Josiah Didier (born April 8, 1993) is an American professional ice hockey defenseman currently playing for Providence Bruins of the American Hockey League (AHL). He was selected in the fourth round, 97th overall, by the Montreal Canadiens in the 2011 NHL Entry Draft.

Playing career
Didier played collegiate hockey with the University of Denver in the National Collegiate Hockey Conference. Following the completion of his four-year tenure with the Pioneers, Didier un-signed from the Montreal Canadiens and agreed to an AHL PTO contract with affiliate, the Hamilton Bulldogs, to end the 2014–15 season on March 31, 2015.

He continued within the Canadiens organization in signing an AHL contract for the 2015–16 season with new AHL affiliate, the St. John's IceCaps on June 8, 2015.

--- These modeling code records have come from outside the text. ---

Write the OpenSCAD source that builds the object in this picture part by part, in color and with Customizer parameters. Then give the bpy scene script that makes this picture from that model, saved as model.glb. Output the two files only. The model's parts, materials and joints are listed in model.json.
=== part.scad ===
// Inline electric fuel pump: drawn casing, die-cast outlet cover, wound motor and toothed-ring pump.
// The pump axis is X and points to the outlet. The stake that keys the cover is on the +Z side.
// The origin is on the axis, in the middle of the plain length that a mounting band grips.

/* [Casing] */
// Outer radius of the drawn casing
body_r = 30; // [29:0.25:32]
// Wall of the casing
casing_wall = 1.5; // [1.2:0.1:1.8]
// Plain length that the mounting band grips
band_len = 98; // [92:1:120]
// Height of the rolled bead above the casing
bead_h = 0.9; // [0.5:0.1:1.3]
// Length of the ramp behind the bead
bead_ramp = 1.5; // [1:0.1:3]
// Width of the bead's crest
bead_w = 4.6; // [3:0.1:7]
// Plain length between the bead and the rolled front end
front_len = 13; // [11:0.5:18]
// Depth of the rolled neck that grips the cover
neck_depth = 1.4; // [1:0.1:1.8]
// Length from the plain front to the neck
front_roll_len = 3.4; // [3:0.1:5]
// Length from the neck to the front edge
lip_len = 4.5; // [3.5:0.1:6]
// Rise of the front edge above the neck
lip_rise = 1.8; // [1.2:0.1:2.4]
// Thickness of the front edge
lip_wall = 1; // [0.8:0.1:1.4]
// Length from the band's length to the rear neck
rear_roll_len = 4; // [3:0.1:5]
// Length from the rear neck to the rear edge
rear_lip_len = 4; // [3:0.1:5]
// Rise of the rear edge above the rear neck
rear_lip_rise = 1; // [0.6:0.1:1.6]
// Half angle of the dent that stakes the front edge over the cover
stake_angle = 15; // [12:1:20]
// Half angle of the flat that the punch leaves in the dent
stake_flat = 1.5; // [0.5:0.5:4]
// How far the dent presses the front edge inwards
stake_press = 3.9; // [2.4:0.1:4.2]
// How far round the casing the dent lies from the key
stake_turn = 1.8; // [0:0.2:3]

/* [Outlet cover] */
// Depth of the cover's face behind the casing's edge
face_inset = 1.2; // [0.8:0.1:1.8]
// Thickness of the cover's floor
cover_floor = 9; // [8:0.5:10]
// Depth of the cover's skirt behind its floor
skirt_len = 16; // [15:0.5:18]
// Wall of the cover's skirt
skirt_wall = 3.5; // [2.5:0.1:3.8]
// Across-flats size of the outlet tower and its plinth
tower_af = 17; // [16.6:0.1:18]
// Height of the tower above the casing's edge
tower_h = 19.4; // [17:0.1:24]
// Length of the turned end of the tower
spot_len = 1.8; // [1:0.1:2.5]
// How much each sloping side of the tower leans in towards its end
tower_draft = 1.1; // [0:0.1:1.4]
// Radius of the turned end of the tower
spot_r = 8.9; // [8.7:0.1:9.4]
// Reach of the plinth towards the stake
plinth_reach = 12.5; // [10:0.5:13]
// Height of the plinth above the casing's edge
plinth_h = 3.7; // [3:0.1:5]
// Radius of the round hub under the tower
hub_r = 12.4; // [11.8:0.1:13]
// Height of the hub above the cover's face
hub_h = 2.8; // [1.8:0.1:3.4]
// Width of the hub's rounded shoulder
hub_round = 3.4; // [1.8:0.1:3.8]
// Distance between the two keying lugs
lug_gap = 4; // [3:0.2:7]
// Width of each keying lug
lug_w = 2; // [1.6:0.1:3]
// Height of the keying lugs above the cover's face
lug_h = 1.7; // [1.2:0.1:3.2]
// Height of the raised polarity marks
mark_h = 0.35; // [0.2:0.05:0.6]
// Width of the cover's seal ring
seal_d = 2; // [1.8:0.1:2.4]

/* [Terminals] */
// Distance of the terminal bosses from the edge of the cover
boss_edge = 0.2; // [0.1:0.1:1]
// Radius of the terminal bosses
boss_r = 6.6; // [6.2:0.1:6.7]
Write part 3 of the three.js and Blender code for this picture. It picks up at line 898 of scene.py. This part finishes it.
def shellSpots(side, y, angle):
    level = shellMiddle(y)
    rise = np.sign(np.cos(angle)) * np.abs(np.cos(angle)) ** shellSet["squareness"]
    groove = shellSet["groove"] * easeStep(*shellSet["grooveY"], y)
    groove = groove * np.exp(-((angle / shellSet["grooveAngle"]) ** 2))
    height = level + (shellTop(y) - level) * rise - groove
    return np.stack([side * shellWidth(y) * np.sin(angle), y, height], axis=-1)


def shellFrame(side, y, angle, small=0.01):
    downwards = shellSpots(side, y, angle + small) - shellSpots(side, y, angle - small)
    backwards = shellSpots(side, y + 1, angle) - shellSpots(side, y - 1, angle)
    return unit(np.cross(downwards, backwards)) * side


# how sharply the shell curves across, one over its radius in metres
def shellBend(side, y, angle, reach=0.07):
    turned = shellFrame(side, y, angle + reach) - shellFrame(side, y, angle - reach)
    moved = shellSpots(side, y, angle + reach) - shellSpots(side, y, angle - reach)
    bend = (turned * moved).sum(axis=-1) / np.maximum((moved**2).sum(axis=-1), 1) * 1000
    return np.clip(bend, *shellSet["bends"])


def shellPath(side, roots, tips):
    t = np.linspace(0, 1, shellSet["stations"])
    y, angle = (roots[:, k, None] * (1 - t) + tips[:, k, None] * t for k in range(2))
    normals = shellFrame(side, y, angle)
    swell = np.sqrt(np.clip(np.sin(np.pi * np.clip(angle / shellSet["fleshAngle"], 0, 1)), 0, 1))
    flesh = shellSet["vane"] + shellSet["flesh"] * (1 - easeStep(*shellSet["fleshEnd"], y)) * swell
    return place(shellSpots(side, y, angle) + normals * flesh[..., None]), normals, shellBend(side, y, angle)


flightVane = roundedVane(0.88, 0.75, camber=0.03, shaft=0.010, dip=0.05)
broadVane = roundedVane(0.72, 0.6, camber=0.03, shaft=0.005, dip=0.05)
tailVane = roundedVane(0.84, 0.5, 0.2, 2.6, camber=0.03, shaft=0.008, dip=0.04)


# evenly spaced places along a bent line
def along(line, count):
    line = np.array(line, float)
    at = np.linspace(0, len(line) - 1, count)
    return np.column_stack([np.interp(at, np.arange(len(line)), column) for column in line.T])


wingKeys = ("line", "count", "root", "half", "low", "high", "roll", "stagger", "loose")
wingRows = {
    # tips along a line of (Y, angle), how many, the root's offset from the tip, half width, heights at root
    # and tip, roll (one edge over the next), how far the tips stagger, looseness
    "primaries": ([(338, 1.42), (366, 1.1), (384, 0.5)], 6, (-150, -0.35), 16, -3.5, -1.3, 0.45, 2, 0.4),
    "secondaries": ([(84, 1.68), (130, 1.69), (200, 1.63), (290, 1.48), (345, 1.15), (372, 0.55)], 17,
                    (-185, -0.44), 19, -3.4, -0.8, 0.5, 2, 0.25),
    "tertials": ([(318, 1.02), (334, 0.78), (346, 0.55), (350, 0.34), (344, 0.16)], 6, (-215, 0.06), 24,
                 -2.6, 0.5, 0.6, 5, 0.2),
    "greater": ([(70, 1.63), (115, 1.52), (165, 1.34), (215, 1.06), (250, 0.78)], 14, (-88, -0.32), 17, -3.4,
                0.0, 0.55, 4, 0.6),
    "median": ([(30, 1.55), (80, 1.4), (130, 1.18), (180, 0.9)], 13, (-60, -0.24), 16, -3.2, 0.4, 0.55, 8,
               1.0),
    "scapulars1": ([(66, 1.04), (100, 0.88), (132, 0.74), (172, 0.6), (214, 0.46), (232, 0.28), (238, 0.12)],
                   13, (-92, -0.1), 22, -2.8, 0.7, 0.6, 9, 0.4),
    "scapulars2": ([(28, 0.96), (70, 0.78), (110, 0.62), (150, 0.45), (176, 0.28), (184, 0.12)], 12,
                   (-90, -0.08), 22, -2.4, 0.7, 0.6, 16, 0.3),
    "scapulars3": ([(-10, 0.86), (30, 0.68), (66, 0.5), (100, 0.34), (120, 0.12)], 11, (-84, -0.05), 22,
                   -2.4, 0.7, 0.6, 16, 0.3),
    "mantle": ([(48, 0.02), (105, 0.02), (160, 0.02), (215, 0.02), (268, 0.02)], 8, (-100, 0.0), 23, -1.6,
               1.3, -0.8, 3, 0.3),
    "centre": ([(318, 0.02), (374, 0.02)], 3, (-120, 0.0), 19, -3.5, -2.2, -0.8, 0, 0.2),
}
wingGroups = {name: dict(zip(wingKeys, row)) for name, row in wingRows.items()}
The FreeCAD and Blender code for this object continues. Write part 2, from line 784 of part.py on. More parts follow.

Following two full season with the Charlotte Checkers, culminating in a Calder Cup championship in the 2018–19 season, he was signed as a free agent by the Providence Bruins on July 1, 2019.

In the 2019–20 season, Didier recorded career bests mark with 12 goals and 15 points through 61 regular season games, leading the AHL in Plus/minus with +32. He was signed to a two-year contract extension with Providence on January 31, 2020.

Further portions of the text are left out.